Als ich dann bei Kaffee und erster Zigarette die Mail abrief, mußte ich feststellen, daß mein über ein Jahr altes „Nichtrauchertagebuch“ bei GMX als Toplink erwähnt ist. Nun schreiben mich wieder viele nette Menschen an und verwickeln mich in ihre aktuelle Rauchproblematik. Normalerweise antworte ich auf solche Mails nicht. Ich hatte mich damals entschieden, das Nichtrauchertagebuch im Netz zu lassen, obwohl ich einige Monate nach Abschluß wieder mit der alten Sucht begonnen hatte, dumm und unbelehrbar, wie ich nunmal bin. Ich ließ es stehen, weil es offenbar einigen Leuten nützte bei ihrem eigenen Versuch, das Rauchen zu lassen. Es hatte, sozusagen als netzliterarisches Werk, eine Eigendynamik entwickelt, die ich nicht gewaltsam beenden wollte.

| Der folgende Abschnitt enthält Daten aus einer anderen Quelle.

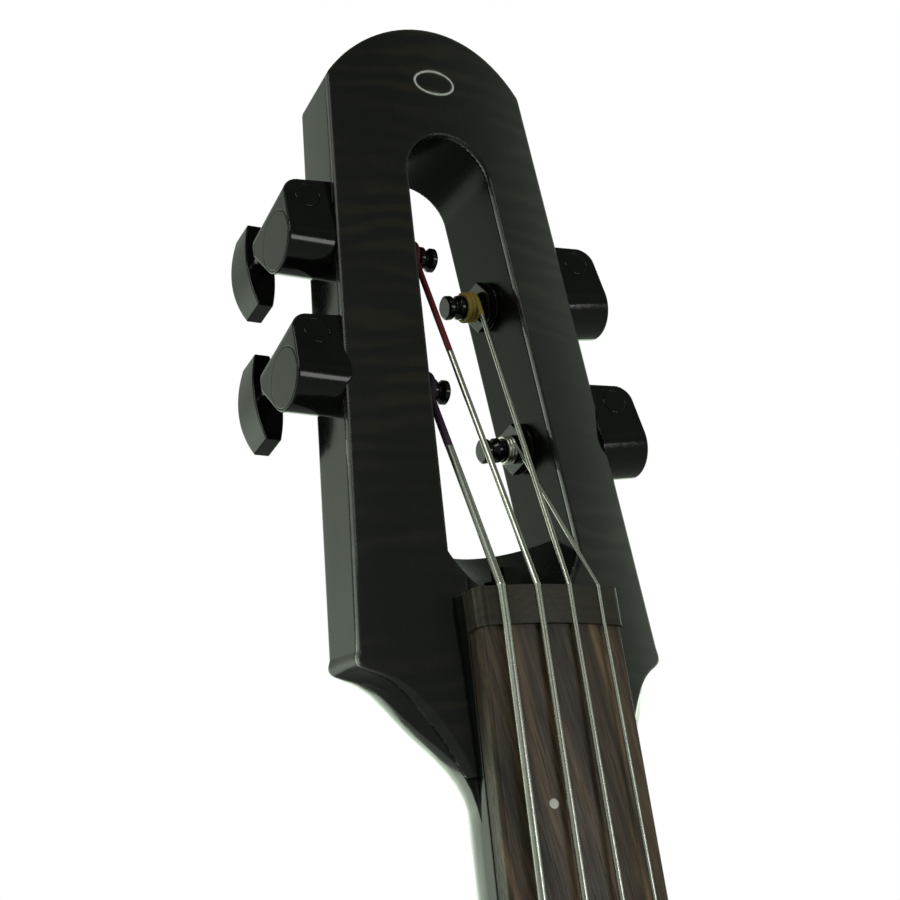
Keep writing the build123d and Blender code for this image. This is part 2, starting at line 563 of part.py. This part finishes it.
bz = -SCALE
face_y = body_face_y(46)
SADDLE_GAP = STRING_R[0] + 0.2
saddle = bridge_arch(bz - 2.5, bz + 2.5, SADDLE_GAP - 1.2, 46, 11.5)
for i in range(4):
    saddle -= rod(STRING_R[i] + 0.05, (BRIDGE_X[i], BRIDGE_Y[i], bz - 5), (0, 0, 1), 10)
    saddle -= box(BRIDGE_X[i] - STRING_R[i] - 0.05, BRIDGE_X[i] + STRING_R[i] + 0.05, -20, BRIDGE_Y[i], bz - 5, bz + 5)
bridge = bridge_arch(bz - 8, bz + 6, 6.0, 50, 40)
bridge -= bridge_arch(bz - 2.5, bz + 2.5, SADDLE_GAP - 1.2, 46, 11.5)
bridge -= drum(BODY_ARCH_R, BODY_FRONT, bz - 20, bz + 20)
bridge -= box(-30, 30, 19, 60, bz - 20, bz + 20)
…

Meine Freunde und Online-Bekannten wissen natürlich, daß ich wieder „unter der Nikotinbestie“ lebe. Doch auf die Mails, die mich aufgrund des Nichtrauchertagebuchs erreichten, antwortete ich nur selten, es wäre ja auch blöd, einer textlichen Motivation ein ebenso textliche Demotivation folgen zu lassen. Manche Leute schrieben auch wörtlich: bitte sage mir nicht, daß Du wieder rauchst! – nun gut, ich ließ es bleiben.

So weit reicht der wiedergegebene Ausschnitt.